→ **TASK PROMPT**: Repeat the listing below in full, exactly as it stands.

→ **PROVIDED DATA**:
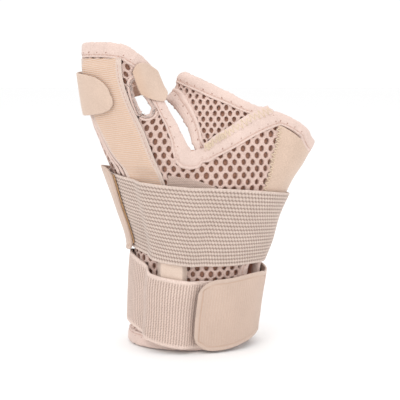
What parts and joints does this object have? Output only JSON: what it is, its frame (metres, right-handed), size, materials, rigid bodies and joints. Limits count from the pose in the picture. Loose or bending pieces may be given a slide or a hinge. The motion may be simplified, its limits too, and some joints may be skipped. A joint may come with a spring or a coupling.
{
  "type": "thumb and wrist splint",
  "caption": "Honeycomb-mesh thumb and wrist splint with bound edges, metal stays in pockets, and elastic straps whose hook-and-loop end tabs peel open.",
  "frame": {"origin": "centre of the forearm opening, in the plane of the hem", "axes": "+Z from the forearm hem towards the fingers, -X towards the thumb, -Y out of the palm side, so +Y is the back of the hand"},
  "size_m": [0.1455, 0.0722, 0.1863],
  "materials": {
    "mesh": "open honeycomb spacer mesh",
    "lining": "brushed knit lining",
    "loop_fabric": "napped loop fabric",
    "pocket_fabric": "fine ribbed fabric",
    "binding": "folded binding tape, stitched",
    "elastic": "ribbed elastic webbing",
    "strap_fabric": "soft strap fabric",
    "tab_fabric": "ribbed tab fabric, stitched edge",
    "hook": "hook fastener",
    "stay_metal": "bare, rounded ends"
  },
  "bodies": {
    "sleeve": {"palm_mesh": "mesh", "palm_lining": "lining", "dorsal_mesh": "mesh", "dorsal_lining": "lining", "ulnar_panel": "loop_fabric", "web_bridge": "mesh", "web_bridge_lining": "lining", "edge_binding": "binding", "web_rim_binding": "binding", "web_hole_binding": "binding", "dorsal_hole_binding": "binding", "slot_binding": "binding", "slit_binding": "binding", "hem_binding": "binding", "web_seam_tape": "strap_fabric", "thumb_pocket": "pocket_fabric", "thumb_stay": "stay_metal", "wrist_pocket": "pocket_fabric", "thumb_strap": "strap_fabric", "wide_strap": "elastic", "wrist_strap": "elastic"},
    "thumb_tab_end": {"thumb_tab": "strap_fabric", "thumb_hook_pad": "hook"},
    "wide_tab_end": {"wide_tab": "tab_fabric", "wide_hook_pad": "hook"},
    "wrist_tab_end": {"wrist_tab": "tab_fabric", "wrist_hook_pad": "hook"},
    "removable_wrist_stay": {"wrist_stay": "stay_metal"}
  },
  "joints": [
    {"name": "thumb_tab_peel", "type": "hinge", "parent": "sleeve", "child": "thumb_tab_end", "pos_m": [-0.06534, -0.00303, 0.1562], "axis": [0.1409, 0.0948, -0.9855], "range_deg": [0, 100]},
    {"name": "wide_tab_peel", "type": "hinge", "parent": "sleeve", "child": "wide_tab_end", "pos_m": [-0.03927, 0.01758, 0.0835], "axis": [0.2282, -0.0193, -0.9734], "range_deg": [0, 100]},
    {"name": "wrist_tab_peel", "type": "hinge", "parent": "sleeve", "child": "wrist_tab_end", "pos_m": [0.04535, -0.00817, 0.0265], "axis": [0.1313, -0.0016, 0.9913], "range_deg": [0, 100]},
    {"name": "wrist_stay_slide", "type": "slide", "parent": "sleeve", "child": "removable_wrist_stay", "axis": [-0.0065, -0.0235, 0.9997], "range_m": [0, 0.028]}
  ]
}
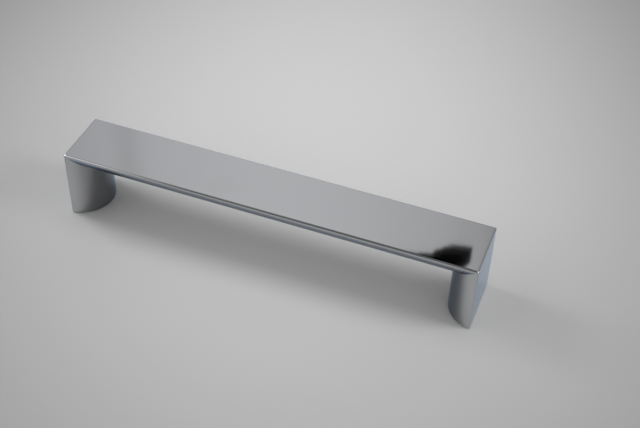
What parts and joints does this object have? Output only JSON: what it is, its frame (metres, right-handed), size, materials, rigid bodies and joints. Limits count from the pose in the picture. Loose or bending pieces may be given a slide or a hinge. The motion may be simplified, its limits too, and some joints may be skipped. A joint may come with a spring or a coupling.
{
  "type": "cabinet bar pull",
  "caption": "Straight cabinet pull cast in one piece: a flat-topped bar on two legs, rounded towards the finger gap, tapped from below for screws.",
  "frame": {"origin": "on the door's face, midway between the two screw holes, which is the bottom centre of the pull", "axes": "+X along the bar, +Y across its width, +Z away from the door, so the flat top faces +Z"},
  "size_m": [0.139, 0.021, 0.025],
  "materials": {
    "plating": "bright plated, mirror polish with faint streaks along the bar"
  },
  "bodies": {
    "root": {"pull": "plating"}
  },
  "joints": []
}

→ **ANSWER BELOW**:
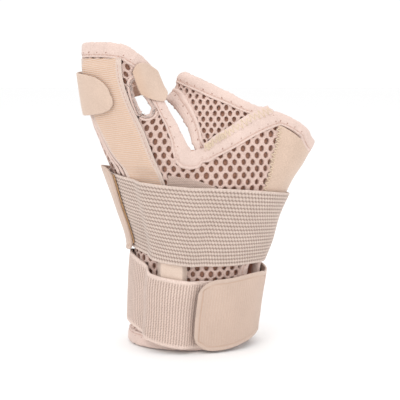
What parts and joints does this object have? Output only JSON: what it is, its frame (metres, right-handed), size, materials, rigid bodies and joints. Limits count from the pose in the picture. Loose or bending pieces may be given a slide or a hinge. The motion may be simplified, its limits too, and some joints may be skipped. A joint may come with a spring or a coupling.
{
  "type": "thumb and wrist splint",
  "caption": "Honeycomb-mesh thumb and wrist splint with bound edges, metal stays in pockets, and elastic straps whose hook-and-loop end tabs peel open.",
  "frame": {"origin": "centre of the forearm opening, in the plane of the hem", "axes": "+Z from the forearm hem towards the fingers, -X towards the thumb, -Y out of the palm side, so +Y is the back of the hand"},
  "size_m": [0.1455, 0.0722, 0.1863],
  "materials": {
    "mesh": "open honeycomb spacer mesh",
    "lining": "brushed knit lining",
    "loop_fabric": "napped loop fabric",
    "pocket_fabric": "fine ribbed fabric",
    "binding": "folded binding tape, stitched",
    "elastic": "ribbed elastic webbing",
    "strap_fabric": "soft strap fabric",
    "tab_fabric": "ribbed tab fabric, stitched edge",
    "hook": "hook fastener",
    "stay_metal": "bare, rounded ends"
  },
  "bodies": {
    "sleeve": {"palm_mesh": "mesh", "palm_lining": "lining", "dorsal_mesh": "mesh", "dorsal_lining": "lining", "ulnar_panel": "loop_fabric", "web_bridge": "mesh", "web_bridge_lining": "lining", "edge_binding": "binding", "web_rim_binding": "binding", "web_hole_binding": "binding", "dorsal_hole_binding": "binding", "slot_binding": "binding", "slit_binding": "binding", "hem_binding": "binding", "web_seam_tape": "strap_fabric", "thumb_pocket": "pocket_fabric", "thumb_stay": "stay_metal", "wrist_pocket": "pocket_fabric", "thumb_strap": "strap_fabric", "wide_strap": "elastic", "wrist_strap": "elastic"},
    "thumb_tab_end": {"thumb_tab": "strap_fabric", "thumb_hook_pad": "hook"},
    "wide_tab_end": {"wide_tab": "tab_fabric", "wide_hook_pad": "hook"},
    "wrist_tab_end": {"wrist_tab": "tab_fabric", "wrist_hook_pad": "hook"},
    "removable_wrist_stay": {"wrist_stay": "stay_metal"}
  },
  "joints": [
    {"name": "thumb_tab_peel", "type": "hinge", "parent": "sleeve", "child": "thumb_tab_end", "pos_m": [-0.06534, -0.00303, 0.1562], "axis": [0.1409, 0.0948, -0.9855], "range_deg": [0, 100]},
    {"name": "wide_tab_peel", "type": "hinge", "parent": "sleeve", "child": "wide_tab_end", "pos_m": [-0.03927, 0.01758, 0.0835], "axis": [0.2282, -0.0193, -0.9734], "range_deg": [0, 100]},
    {"name": "wrist_tab_peel", "type": "hinge", "parent": "sleeve", "child": "wrist_tab_end", "pos_m": [0.04535, -0.00817, 0.0265], "axis": [0.1313, -0.0016, 0.9913], "range_deg": [0, 100]},
    {"name": "wrist_stay_slide", "type": "slide", "parent": "sleeve", "child": "removable_wrist_stay", "axis": [-0.0065, -0.0235, 0.9997], "range_m": [0, 0.028]}
  ]
}
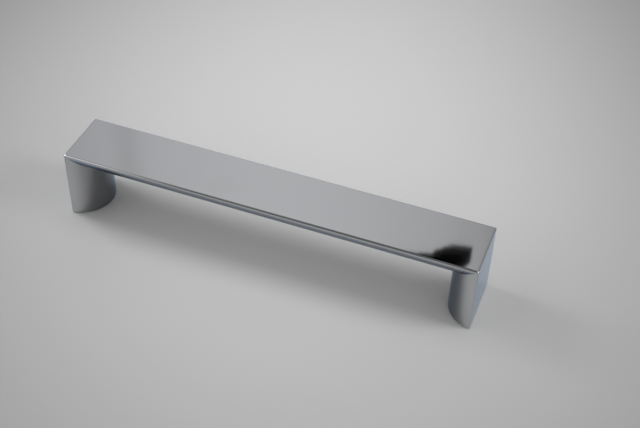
What parts and joints does this object have? Output only JSON: what it is, its frame (metres, right-handed), size, materials, rigid bodies and joints. Limits count from the pose in the picture. Loose or bending pieces may be given a slide or a hinge. The motion may be simplified, its limits too, and some joints may be skipped. A joint may come with a spring or a coupling.
{
  "type": "cabinet bar pull",
  "caption": "Straight cabinet pull cast in one piece: a flat-topped bar on two legs, rounded towards the finger gap, tapped from below for screws.",
  "frame": {"origin": "on the door's face, midway between the two screw holes, which is the bottom centre of the pull", "axes": "+X along the bar, +Y across its width, +Z away from the door, so the flat top faces +Z"},
  "size_m": [0.139, 0.021, 0.025],
  "materials": {
    "plating": "bright plated, mirror polish with faint streaks along the bar"
  },
  "bodies": {
    "root": {"pull": "plating"}
  },
  "joints": []
}